ハイアールに掲げられているスローガンとは

 当時、張氏のオフィスの壁に掛けられていた書が非常に印象的だった。「戦々恐々、如履薄氷」という四字熟語が連なって書かれていた。中国では一、二を争う地位を手に入れた企業のトップなのに、これまで他社が到達できなかった実績を吹聴するどころか、むしろ自らを戒めているその姿勢に好感を持った。

中国ハイアールの会長が退任、「伝説の終わり」とまで惜しまれる人間性とは工場に掲げられたスローガン(著者撮影)

 2012年に10年ぶりにハイアールを再訪したとき、広大な工場内に入ると、スローガンが掲げられていた。「永遠戦々恐々、永遠如履薄氷」とあった。

 張氏のオフィスに飾ってあったあの書に、「永遠」という表現が追加されたのだ。そこには、10年前と比べて、さらに大きくなったハイアール自らへの自戒の気持ちが込められていた。つまり、薄氷を踏むような戦々恐々とした緊張感を永遠に保て、ということだ。

 20年ほど前にハイアールを取材したとき、張氏は途中で、ある会議に出なければならなかった。私は、「そのままオフィスに残って、あなたの書斎と蔵書を見させていただけないか」と相談したら、快諾してくれた。それで1時間ほど、私は一人で張氏のオフィスに残り、彼がどんな本を読んでいるのかを丁寧にチェックした。

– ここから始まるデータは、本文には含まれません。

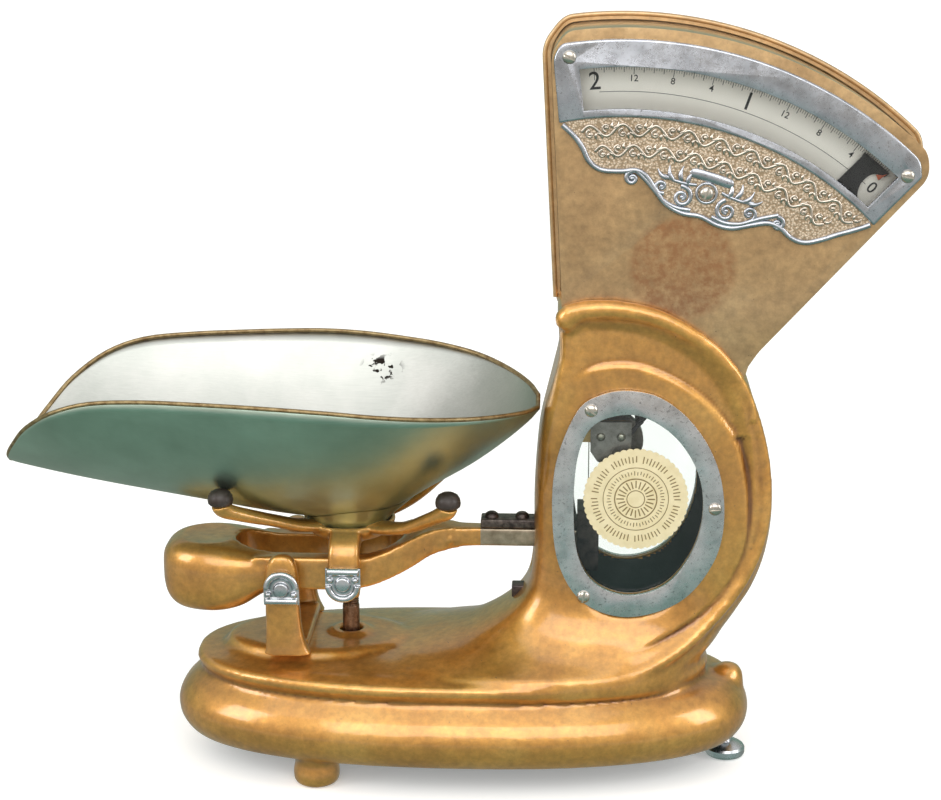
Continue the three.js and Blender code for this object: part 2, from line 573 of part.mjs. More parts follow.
// ---- Load spider ------------------------------------------------------------------------------------
function loadSpider() {
  const hubInside = [[25.5, HUB_TOP], [23.5, HUB_FLOOR], [0, HUB_FLOOR]];
  const hubProfile = [[0, 143], [20, 143], [27, 147], [28, HUB_TOP], ...hubInside];
  let made = turned(hubProfile, LOAD_X, 0, 28);
  for (const sx of [-1, 1]) {
    for (const sy of [-1, 1]) {
      const at = (share, z) => v3(LOAD_X + (sx * ARM_TIP.x + ARMS_SHIFT) * share, sy * ARM_TIP.y * share, z);
      const path = [at(0.25, 148), at(0.45, 151), at(0.7, 156), at(0.9, 164.5), at(1, ARM_TIP.z + 3)];
      made = join(made, bent(path, 4.6, 10));
    }
  }
  for (const [, side] of SIDES) {
    const [y0, y1] = span(side, POST_IN, POST_OUT);
    const r = 9.5;
    const turns = Array.from({ length: 9 }, (_, i) => (i / 8) * PI);
    const bottom = turns.map((a) => [LOAD_X - r * cos(a), KNIFE_Z - r * sin(a)]);
    const leg = slab([...bottom, [LOAD_X + 8.5, 150], [LOAD_X - 8.5, 150]], y0, y1);
    const reach = box(LOAD_X - 8.5, LOAD_X + 8.5, ...span(side, 15, POST_OUT), 142, 150);
    made = join(made, leg, reach);
  }
  const floor = bar("z", HUB_FLOOR, 160, LOAD_X, 0, 23.5, { r2: 28.4, sides: 28 });
  const above = box(-200, 100, -100, 100, ARM_TIP.z, 220);
  const seats = bar("y", -60, 60, LOAD_X, KNIFE_Z, KNIFE_R + 0.5);
  const rodSocket = bar("z", 130, 147, LOAD_X, 0, 3.8, { sides: 16 });
  return cut(made, floor, above, seats, rodSocket);
}

add("load_spider", GOLD, loadSpider());
for (const [name, side] of SIDES) add("load_cap_" + name, NICKEL, bearingCap(LOAD_X, KNIFE_Z, side, -1));
const PAD = [[0, 0], [6, 0], [7.3, 2.5], [6.8, 5.5], [4.4, 8.2], [0, 9.3]];
for (const [side, sy] of SIDES) {
  for (const [hand, sx] of [["left", -1], ["right", 1]]) {
    const pad = PAD.map(([r, z]) => [r, ARM_TIP.z + GAP + z]);
    const x = LOAD_X + sx * ARM_TIP.x + ARMS_SHIFT;
    add(`arm_pad_${side}_${hand}`, RUBBER, turned(pad, x, sy * ARM_TIP.y, 16));
  }
}

function checkRod() {
  const pinHole = bar("y", -8, 8, LOAD_X, CHECK_Z, PIN_HOLE, { sides: 12 });
  const boss = [[0, 40], [4.4, 40], [4.4, 52]];
  const shank = [[3.5, 53], [3.5, 84], [4.6, 84], [4.6, 136], [3.5, 136], [3.5, 146], [0, 146]];
  return cut(turned([...boss, ...shank], LOAD_X, 0, 14), pinHole);
}

add("check_rod", STEEL, checkRod());

/** A fork that keeps the load spider upright, parallel to the lever between its knife edges. */
function checkLink() {
  const cheek = (side) => {
    const thin = span(side, 4.8, 7);
    const ends = [FULCRUM_X, LOAD_X].map((x) => bar("y", ...thin, x, CHECK_Z, 4.5, { sides: 14 }));
    return join(box(FULCRUM_X, LOAD_X, ...thin, CHECK_Z - 3, CHECK_Z + 3), ...ends);
  };
  const pins = [FULCRUM_X, LOAD_X].map((x) => bar("y", -6, 6, x, CHECK_Z, 1.5, { sides: 12 }));
  const spacer = box(-88, -80, -5, 5, CHECK_Z - 2, CHECK_Z + 2);
  return join(cheek(-1), cheek(1), spacer, ...pins);
}

add("check_link", STEEL, checkLink());

// ---- Scoop ------------------------------------------------------------------------------------------
/** Stations along the scoop: x, lowest z, rim z, half width at the rim. */
const SCOOP = [
  [-269, 189, 191.5, 16],
  [-266, 188.3, 199, 31],
  [-259, 186.8, 209, 45],
  [-247, 184.3, 223, 60],
  [-228, 180.6, 236, 74],
  [-205, 176.2, 243.5, 80.5],
  [-175, 171, 246, 85],
  [-145, 166, 246.5, 90],
  [-115, 161, 246.5, 95],
  [-90, 158, 246, 98.5],
  [-65, 157.5, 244.5, 99],
  [-40, 163.5, 242, 97],
  [-15, 178, 239.5, 91],
  [9, 192, 236.5, 78],
  [28, 205.5, 233, 58],
  [42, 217, 229.5, 35],
  [48.5, 223.5, 227, 14],
];
const SCOOP_POWER = 2.2; // how square the scoop's cross-section is
const SHEET_T = 1.3;

/** A thin sheet from a grid of points, thickened downwards and outwards along its normals. */
function sheet(grid, thickness) {
  const rows = grid.length;
  const cols = grid[0].length;
  const at = (i, j) => grid[Math.min(Math.max(i, 0), rows - 1)][Math.min(Math.max(j, 0), cols - 1)];
  const under = grid.map((row, i) => row.map((p, j) => {
    const along = at(i + 1, j).clone().sub(at(i - 1, j));
    const across = at(i, j + 1).clone().sub(at(i, j - 1));
    return p.clone().sub(along.cross(across).normalize().multiplyScalar(thickness));
  }));
  const position = [];
  const quad = (a, b, c, d) => [a, b, c, a, c, d].forEach((p) => position.push(p.x, p.y, p.z));
  for (let i = 0; i + 1 < rows; i++) {
    for (let j = 0; j + 1 < cols; j++) {
      quad(grid[i][j], grid[i + 1][j], grid[i + 1][j + 1], grid[i][j + 1]);
      quad(under[i][j], under[i][j + 1], under[i + 1][j + 1], under[i + 1][j]);
    }
    quad(grid[i][0], under[i][0], under[i + 1][0], grid[i + 1][0]);
    quad(grid[i + 1][cols - 1], under[i + 1][cols - 1], under[i][cols - 1], grid[i][cols - 1]);
  }
  for (let j = 0; j + 1 < cols; j++) {
    quad(grid[0][j], grid[0][j + 1], under[0][j + 1], under[0][j]);
    quad(grid[rows - 1][j + 1], grid[rows - 1][j], under[rows - 1][j], under[rows - 1][j + 1]);
  }
  const g = new THREE.BufferGeometry();
  return solid(g.setAttribute("position", new THREE.Float32BufferAttribute(position, 3)));
}

/** Points across the scoop's inside at one station, front to rear. */
function scoopSection(x, low, rim, half, steps) {
  return Array.from({ length: steps + 1 }, (_, j) => {
    const s = (2 * j) / steps - 1;
    return v3(x, half * s, low + (rim - low) * abs(s) ** SCOOP_POWER);
  });
}

const scoop = () => sheet(SCOOP.map(([x, low, rim, half]) => scoopSection(x, low, rim, half, 14)), SHEET_T);

add("scoop", SHEET, scoop());

/** A flared cup under the scoop that sits in the spider's hub, its rim trimmed to the scoop. */
function scoopFoot() {
  const low = HUB_FLOOR + GAP;
  const outer = [[0, low], [22.5, low], [24.6, HUB_TOP - 0.5], [26.5, HUB_TOP + 1.5], [43, 164], [43, 178]];
  const inner = [[40.5, 178], [40.5, 166.5], [24, 157.5], [20.5, low + 2], [0, low + 2]];
  const cup = turned([...outer, ...inner], LOAD_X, 0, 28);
  const underside = SCOOP.slice(5, 14).map(([x, bottom, rim, half]) => {
    const drop = SHEET_T * 1.35 + GAP;
    const section = scoopSection(x, bottom - drop, rim - drop, half, 16);
    return [...section, v3(x, half, rim + 30), v3(x, -half, rim + 30)];
  });
  return cut(cup, loft(underside));
}

add("scoop_foot", SHEET, scoopFoot());

// ---- Pendulum ---------------------------------------------------------------------------------------
const PENDULUM_ANGLE = 180 - PENDULUM_TILT; // as a dial angle
const [BOB_X, BOB_Z] = polar(ROD_LENGTH, PENDULUM_ANGLE);
const shaftHole = (from, to) => bar("y", from, to, PIVOT.x, PIVOT.z, SHAFT_R + 0.25, { sides: 20 });

add("pendulum_shaft", STEEL, bar("y", -27.8, 27.8, PIVOT.x, PIVOT.z, SHAFT_R, { sides: 20 }));

/** A straight strip from radius r0 to r1 about the pivot, at a dial angle. */
function strip(degrees, r0, r1, halfWidth, y0, y1) {
  const along = (r, w) => {
    const [x, z] = polar(r, degrees);
    return [x + w * cos(rad(degrees)), z - w * sin(rad(degrees))];
  };
  const left = [along(r0, -halfWidth), along(r1, -halfWidth)];
  const right = [along(r1, halfWidth), along(r0, halfWidth)];
  return slab([...left, ...right], y0, y1);
}

function pendulumCam() {
  const disc = bar("y", -4, 4, PIVOT.x, PIVOT.z, CAM_R, { sides: 32 });
  return cut(join(disc, strip(PENDULUM_ANGLE, 8, ROD_LENGTH, 3, -3, 3)), shaftHole(-6, 6));
}

add("pendulum_cam", STEEL, pendulumCam());

function pendulumBob() {
  const disc = bar("y", -11, 11, BOB_X, BOB_Z, BOB_R, { sides: 28 });
  return cut(disc, strip(PENDULUM_ANGLE, 8, ROD_LENGTH + GAP, 3 + GAP, -3 - GAP, 3 + GAP));
}

add("pendulum_bob", BRASS, pendulumBob());

/** Two needles, front and rear, on one hub, each with a black vane that frames the reading. */
function pointer() {
  const parts = SIDES.map(([, side]) => {
    const thin = span(side, NEEDLE_Y - 0.5, NEEDLE_Y + 0.5);
    const hub = bar("y", ...span(side, 4.6, NEEDLE_Y + 0.5), PIVOT.x, PIVOT.z, 6, { sides: 20 });
    const needle = strip(ZERO_ANGLE, 4, 222, 1.2, ...thin);
    const vaneTop = arc(223, ZERO_ANGLE - 2.6, ZERO_ANGLE + 1, 3);
    const vaneFoot = arc(204, ZERO_ANGLE + 0.2, ZERO_ANGLE - 2.9, 3);
    const vane = slab([...vaneTop, ...vaneFoot], ...thin);
    return join(hub, needle, vane);
  });
  const bridge = strip(ZERO_ANGLE, 18, 22, 1.5, -NEEDLE_Y, NEEDLE_Y);
  return cut(join(...parts, bridge), shaftHole(-30, 30));
}

add("pointer", BLACKENED, pointer());

// ---- Draw link --------------------------------------------------------------------------------------
/** A stirrup round the lever's nose, with a cross pin that the nose presses down. */
function drawLink() {
  const outer = box(RIBBON_X - 7, RIBBON_X + 6, -11, 11, LINK.low, LINK.high);
  const inside = box(60, 100, -8.5, 8.5, LINK.low + LINK.wall, LINK.high - LINK.wall);
  const rodHole = bar("z", LINK.low - 3, LINK.low + 7, RIBBON_X, 0, 1.9, { sides: 12 });
  const pin = bar("y", -10, 10, RIBBON_X - 0.6, NOSE_UNDER - 2.6, 2.2, { sides: 14 });
  return join(cut(outer, inside, rodHole), pin);
}

add("draw_link", BLACKENED, drawLink());
add("draw_ribbon", STEEL, box(RIBBON_X - 0.8, RIBBON_X - GAP, -3, 3, LINK.high + GAP, PIVOT.z + 2));

/** A disc in the dashpot, hung from the draw link by a thin rod with a head. */
function damperPlunger() {
  const seat = LINK.low + LINK.wall + GAP;
  const discR = DASHPOT.r - DASHPOT.wall - 0.7;
  const disc = [[0, 58], [discR, 58], [discR, 61]];
  const rod = [[1.6, 61], [1.6, seat], [3.4, seat], [3.4, seat + 2], [0, seat + 2]];
  return turned([...disc, ...rod], DASHPOT.x, 0, 16);
}

add("damper_plunger", STEEL, damperPlunger());

// ---- Levelling foot ---------------------------------------------------------------------------------
const levelFoot = [[0, 0], [10.5, 0], [12.5, 2], [12.5, 5], [9, 8], [4, 9], [4, 48], [0, 48]];
add("levelling_foot", NICKEL, turned(levelFoot, LEVEL_X, 0, 20));

export default scale;
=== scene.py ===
"""Looks for the fan-dial counter scale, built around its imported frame.

Sizes are in millimetres until a mesh is made.
"""

import json
import math

import bmesh
import bpy
import numpy as np
from mathutils import Matrix, Vector


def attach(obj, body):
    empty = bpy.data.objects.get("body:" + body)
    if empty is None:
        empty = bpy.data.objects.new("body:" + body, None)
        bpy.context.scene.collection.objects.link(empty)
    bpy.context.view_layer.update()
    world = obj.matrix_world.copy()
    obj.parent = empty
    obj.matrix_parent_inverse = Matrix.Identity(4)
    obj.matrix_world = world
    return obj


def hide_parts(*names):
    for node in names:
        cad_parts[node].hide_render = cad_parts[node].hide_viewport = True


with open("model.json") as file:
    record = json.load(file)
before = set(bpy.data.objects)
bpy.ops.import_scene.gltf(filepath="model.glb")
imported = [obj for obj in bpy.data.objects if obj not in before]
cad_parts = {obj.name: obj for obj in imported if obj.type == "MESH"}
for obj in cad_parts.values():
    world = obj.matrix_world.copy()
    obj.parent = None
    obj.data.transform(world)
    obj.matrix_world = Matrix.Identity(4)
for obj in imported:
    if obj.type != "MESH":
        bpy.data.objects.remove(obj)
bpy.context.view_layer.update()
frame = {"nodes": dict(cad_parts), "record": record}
MM = 0.001
SIDES = {"front": -1, "rear": 1}

# ---- Driving dimensions, as in the part
PIVOT = (96.0, 204.0)
ZERO_ANGLE = 41.0  # where the pointer stands at rest
DIAL_ZERO, OUNCE, OUNCES = 42.3, 1.46, 32  # the dial's 0, its degrees for one ounce, and its ounces
TICKS = [(64, 7.5), (16, 4.6), (4, 3.4), (1, 2.0)]  # every so many quarter ounces, and the tick's length
HEAD_R = 247.0
HEAD_HALF = 30.0
HOUSING_BACK = 25.5
GAP = 0.3  # between a part and its seat
CARD_Y, INK_T = 18.0, 0.12  # a dial card's face, and the height of its print
WINDOW_IN, WINDOW_OUT, WINDOW_FROM, WINDOW_TO = 202.0, 225.5, -6.5, 43.2
BEZEL_R = 241.0
RING_SEAT, RING_T = 34.2, 3.0
RING_FACE = RING_SEAT + GAP + RING_T
BASE_X, BASE_LONG, BASE_WIDE, BASE_POWER = 3.0, 177.0, 79.0, 2.3
DECK_X, DECK_LONG, DECK_WIDE, DECK_Z, DECK_CROWN = -3.5, 158.5, 70.0, 69.0, 7.0
PLINTH_TOP = 78.0
FULCRUM_X, LOAD_X, KNIFE_Z = -103.0, -66.0, 124.0
ARM_IN, ARM_OUT, POST_IN, POST_OUT = 17.0, 28.5, 31.0, 42.0
LEVEL_X = 167.0
DAMPER_Z = 107.0
FOOT_X, FOOT_Y = -83.0, 50.0
NOSE_END, NOSE_TOP, NOSE_UNDER = 85.0, 148.0, 136.8
NOSE_SCREWS = (21.0, 39.5)
STRAP_Z, STRAP_T = 148.3, 5.5
ARM_TIP_X, ARM_TIP_Y, ARM_TIP_Z, ARMS_SHIFT = 66.5, 56.5, 177.0, -3.0
SEAL, SEAL_POINTS = (107.0, 177.0), 48
FULCRUM_CAP_Z = 121.0
RING_OUTER = [
    (103, 243.5), (122, 238.5), (141, 222), (155, 196), (159, 165), (153, 138), (134, 114),
    (104, 104), (78, 112), (63, 134), (58, 165), (60, 200), (72, 231), (86, 241),
]
RING_INNER = [
    (98, 229), (114, 226.5), (131, 214), (143, 194), (146.5, 170), (141, 146), (126, 125),
    (104, 117.5), (84, 124.5), (73.5, 142), (70.5, 170), (72.5, 203), (81, 222),
]
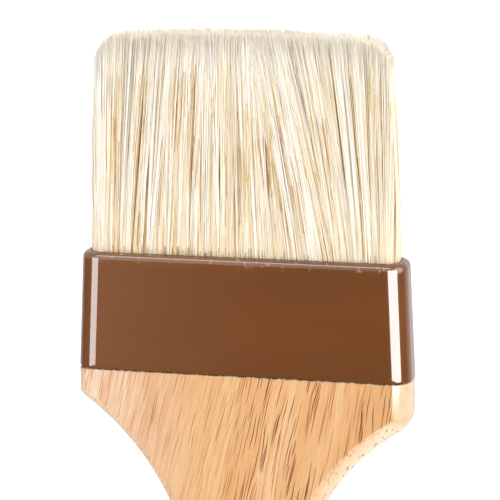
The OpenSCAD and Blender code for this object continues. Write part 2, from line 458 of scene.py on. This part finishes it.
def make_handle(material):
    """A plank shape with its outline rounded over, flat broad faces, a tongue and a hole."""
    left = rounded_side(DROP_LEFT, CORNER_LEFT) * [-LEFT_SHARE, 1]
    right = rounded_side(DROP_RIGHT, CORNER_RIGHT)
    outline = np.concatenate([left[::-1], right])

    low = GRIP_Z * (1 - np.cos(np.linspace(0, np.pi / 2, 26)))[:-1]
    levels = np.concatenate([
        low, np.linspace(GRIP_Z, 104, 60)[:-1], np.linspace(104, SKIRT_Z - 0.3, 130),
        [SKIRT_Z - 0.12, SKIRT_Z]])
    x_low = np.interp(levels, left[:, 1], left[:, 0])
    x_high = np.interp(levels, right[:, 1], right[:, 0])
    lines = crease_lines(levels, x_low, x_high, outline)
    edge = (1 - np.cos(np.linspace(0, np.pi / 2, EDGE_STEPS + 1)))[None]
    face = np.linspace(0, 1, FACE_STEPS + 1)[None]
    x = np.concatenate([
        x_low[:, None] + (lines[:, :1] - x_low[:, None]) * edge,
        (lines[:, :1] + (lines[:, 1:] - lines[:, :1]) * face)[:, 1:-1],
        x_high[:, None] + (lines[:, 1:] - x_high[:, None]) * edge[:, ::-1]], 1)
    columns = x.shape[1]
    z = np.repeat(levels[:, None], columns, 1)
    depth = distance_to(outline, np.stack([x.ravel(), z.ravel()], 1)).reshape(x.shape)
    depth[:, [0, -1]] = 0
    y = HALF_T - edge_drop(depth, edge_width(x))
    # the top edge is eased, which leaves a fine seam under the ferrule
    for row, cut in TOP_EASE:
        y[row] -= cut
        x[row] *= 1 - cut / SHOULDER_A
    rows = len(levels)
    n = rows * columns
    front = np.stack([x, -y, z], -1).reshape(-1, 3)
    back = np.stack([x, y, z], -1).reshape(-1, 3)
    r, c = np.meshgrid(np.arange(rows - 1), np.arange(columns - 1), indexing="ij")
    i = (r * columns + c).ravel()
    j = i + columns
    faces = [np.stack([i, i + 1, j + 1, j], 1), np.stack([n + i, n + j, n + j + 1, n + i + 1], 1)]
    i = np.arange(rows - 1) * columns
    faces.append(np.stack([i, i + columns, n + i + columns, n + i], 1))
    i = i + columns - 1
    faces.append(np.stack([n + i, n + i + columns, i + columns, i], 1))
    c = np.arange(columns - 1)
    faces.append(np.stack([c, n + c, n + c + 1, c + 1], 1))
    top = (rows - 1) * columns + c
    faces.append(np.stack([top, top + 1, n + top + 1, n + top], 1))
    handle = mesh_piece("handle_wood", np.concatenate([front, back]),
                        np.concatenate(faces), [material])
    tongue = rounded_block("handle_tongue_shape", (-TONGUE_A, -TONGUE_B, SKIRT_Z - TONGUE_SUNK),
                           (TONGUE_A, TONGUE_B, handle_high[2]), TONGUE_R)
    hole = lathe_y("hang_hole_shape", HANG)
    cut_with(handle, hole, "DIFFERENCE")
    cut_with(handle, tongue, "UNION")
    handle.data.shade_smooth()
    sharpen(handle, HANDLE_CREASE)
    return handle


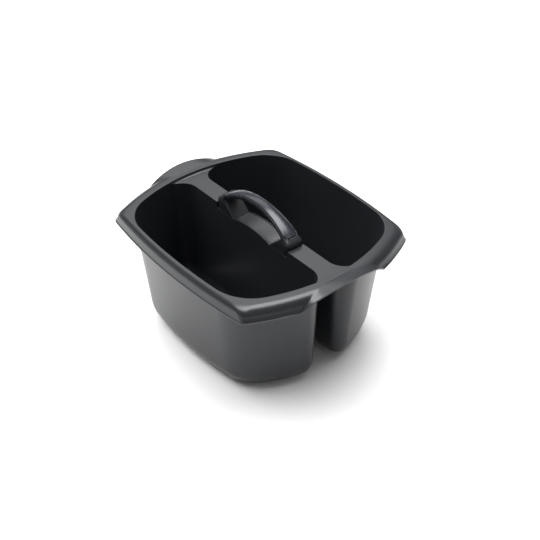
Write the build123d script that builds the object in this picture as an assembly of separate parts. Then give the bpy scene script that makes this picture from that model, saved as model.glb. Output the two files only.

 また、12年に張氏を取材した時、広報担当者が会見室を用意してくれたが、私は断った。逆に張氏のオフィスと書斎を希望した。無機質な会見室より、張氏の呼吸と本音が聞こえそうなオフィスと書斎の方がよいと思ったからだ。

 10年前のことを知らない広報担当者も秘書も私のその要求に大いに驚いたが、前例を知り、特別に認めてくれた。結果から言うと、それが大当たりだった。

 新しいオフィスと書斎の机の上に置いてあった写真は、米国の経済誌『FORTUNE』の中国語版02年8月号の表紙だったのだ。

 表紙には、タイタニックを思わせるような巨大な船が沈みかけている様子が描かれている。そこに「企業がなぜ失敗するのか?」という見出しが大きく書きこまれている。下にある小さな活字は「CEOたちは、いつも企業の失敗の口実を探し求めている。実は、その原因は彼ら本人が犯した過ちにある」となっている。

 02年の取材時に、なぜこの表紙を飾るのかと張氏に確かめたことがあった。張氏は、「企業の失敗の原因の多くはCEOにある。だから、自分を戒めるためにこの表紙を飾ったのだ」と答えてくれた。